■ Stored data ■
┄┄┄┄┄┄

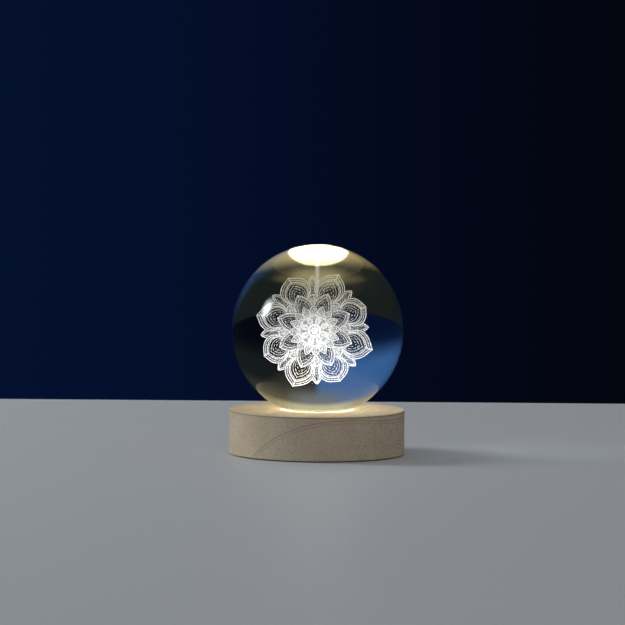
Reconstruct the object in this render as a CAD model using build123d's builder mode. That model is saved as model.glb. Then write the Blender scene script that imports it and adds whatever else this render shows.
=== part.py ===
from build123d import *
import os
from math import cos, radians, sin, sqrt

os.makedirs("parts", exist_ok=True)

# Crystal ball lamp: a clear glass ball, engraved inside with a layered rosette, stands on a
# turned beech base that lights it from below. Millimetres. +Z is up, the rosette faces -Y,
# and the origin is on the table, under the middle of the ball.

# One overrun for every cut that goes through a face
overrun = 1.0

# Glass ball
ball_radius = 40.0
seat_radius = 15.9  # where the ball meets its ring
seat_gap = 0.1

# Rosette, engraved in flat layers about an upright plane through the ball
rosette_shift = -1.0  # the engraving sits a little to the left of the middle
rosette_turn = 3.5  # degrees, counter-clockwise as seen from the front
line_width = 0.26
engraving_depth = 0.25
layer_step = 0.6  # from one layer of petals to the next
layer_clear = 0.12  # between a petal's edge and the lines that it hides
petal_count = 8
outer_root = 8.6
outer_tip = 18.9
outer_half_width = 4.6
between_root = 9.4
between_tip = 16.7
between_half_width = 1.2
leaf_root = 6.6
leaf_tip = 11.2
leaf_half_width = 1.75
middle_root = 4.0
middle_tip = 12.2
middle_half_width = 2.7
inner_root = 3.9
inner_tip = 7.6
inner_half_width = 1.2
heart_radius = 4.75
heart_ring_radius = 2.35
heart_ring_width = 0.5
heart_eye_radius = 1.05
heart_dot_radius = 0.35
bud_tip = 4.35
bud_half_width = 0.8

# Turned wooden base
base_radius = 40.7
base_edge = 0.5
foot_height = 0.4  # the wood's height above the table
recess_radius = 17.2
recess_chamfer = 0.3
recess_depth = 8.0  # from the wood's top to the diffuser
web_thickness = 8.5  # wood above the cavity
cavity_wall_thickness = 8.7
rebate_wall_thickness = 3.7

# Seat ring
ring_lip = 0.6  # reaches this far in from where the ball meets it
ring_height = 2.2
ring_sink = 0.1
ring_gap = 0.12

# Light cup and diffuser
cup_fit = 0.05
cup_wall = 1.5
ledge_width = 1.5
ledge_thickness = 1.0
diffuser_thickness = 2.0
diffuser_fit = 0.05
flange_width = 5.8
flange_thickness = 1.2
boss_radius = 2.0
boss_gap = 0.2

# Lamp board
board_thickness = 1.0
board_margin = 2.0  # board outside its screws
led_count = 6
led_ring_radius = 8.5
led_length = 3.5
led_width = 2.8
led_height = 0.8
led_edge = 0.2
led_gap = 1.4  # from the board to the cup's ledge
resistor_count = 3
resistor_ring_radius = 3.0
resistor_length = 2.0
resistor_width = 1.25
resistor_height = 0.6

# Battery
battery_width = 30.0
battery_length = 40.0
battery_thickness = 3.0
battery_corner = 1.0
battery_side_gap = 1.0
tape_width = 20.0
tape_length = 30.0
tape_thickness = 0.3
battery_headroom = 0.3

# Bottom plate and foot pad
pad_thickness = 1.0
pad_gap = 0.2
plate_thickness = 2.0
plate_gap = 0.15
plate_edge = 0.2

# Small pan-head screws for the boards and the cup
head_radius = 1.9
head_height = 0.9
head_edge = 0.3
shank_radius = 0.95
shank_length = 3.6
cup_screw_length = 5.0
cross_length = 1.8
cross_width = 0.45
cross_depth = 0.45
pilot_gap = 0.05
hole_gap = 0.2
pilot_spare = 0.5  # a blind hole is this much deeper than its screw
cup_screw_count = 3
boss_turn = 90.0
cup_screw_turn = 30.0

# Countersunk screws of the bottom plate
plate_screw_count = 3
plate_screw_turn = 30.0
plate_head_radius = 2.0
plate_head_height = 1.1
plate_shank_radius = 1.1
plate_screw_length = 8.0

# Control board, charging socket and their window in the back of the base
port_height = 8.0  # middle of the socket above the table
window_width = 24.8
window_height = 6.8
pocket_width = 27.0
pocket_height = 8.4
pocket_corner = 1.5
bezel_thickness = 1.4
bezel_sink = 0.2
bezel_gap = 0.2
bezel_edge = 0.25
control_width = 24.0
control_gap = 0.15  # seen from above, between the control board and the lamp board
control_setback = 0.3  # from the bezel's back to the board
post_radius = 2.0
post_inset = 2.5
socket_x = -5.0
socket_width = 8.94
socket_height = 3.2
socket_length = 7.35
socket_wall = 0.3
socket_back_wall = 0.8
socket_sink = 0.2
socket_hole_gap = 0.2
tongue_width = 6.7
tongue_height = 0.7
tongue_setback = 0.6
chip_width = 5.0
chip_length = 4.0
chip_height = 1.5
small_part_width = 1.6
small_part_length = 0.9
small_part_height = 0.6

# Power button and its switch
button_x = 7.0
button_travel = 1.0
button_radius = 1.9
button_gap = 0.15
button_edge = 0.35
button_proud = 1.3
button_flange = 0.35  # wider than the button, all round
button_flange_thickness = 1.0
button_flange_gap = 0.05
stem_radius = 0.9
stem_gap = 0.15
stem_engagement = 2.2  # stem inside the switch at rest
switch_width = 6.0
switch_depth = 5.0
switch_height = 4.8
spring_room = 2.2
spring_radius = 1.35  # to the middle of the wire
spring_wire = 0.15
spring_turns = 3
spring_end_gap = 0.05

# Leads
lead_radius = 0.4
lead_bend = 0.8
lamp_lead_spread = 6.2
lamp_lead_inset = 4.5  # from the lamp board's edge
battery_lead_spread = 2.4
battery_lead_run = 2.4  # straight out of the battery
lead_rise = 1.0  # height of the leads' runs above the bottom plate
lead_landing = 6.0  # how far under the control board the leads reach

# Petal outlines, as shares of a petal's half width and length: half width at the root,
# the widest point's place, the shoulder across and along, and how nested lines close in
# on the tip. The lean is the edge's slope across where it ends at the tip.
pointed_shares = {"root": 0.35, "belly": 0.50, "across": 0.66, "along": 0.82, "nest": 1.7}
pointed_lean_share = 0.65
rounded_shares = {"root": 0.50, "belly": 0.55, "across": 0.72, "along": 0.88, "nest": 1.0}
rounded_lean_share = 4.0

# Places of nested lines inside a petal, as shares of its half width
outer_inset_shares = [0, 0.19, 0.38, 0.57]
between_inset_shares = [0, 0.45]
middle_inset_shares = [0, 0.28, 0.56]
inner_inset_shares = [0]

# Small parts on the control board, as shares of its width and length
small_part_shares = [
    (-0.34, 0.40),
    (-0.24, 0.40),
    (-0.15, 0.40),
    (-0.20, 0.24),
    (0.22, 0.26),
    (0.30, 0.40),
]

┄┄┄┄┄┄

■ Task statement ■
State how many lines above contain the string "that", with no other words.

■ Solution for this problem ■
4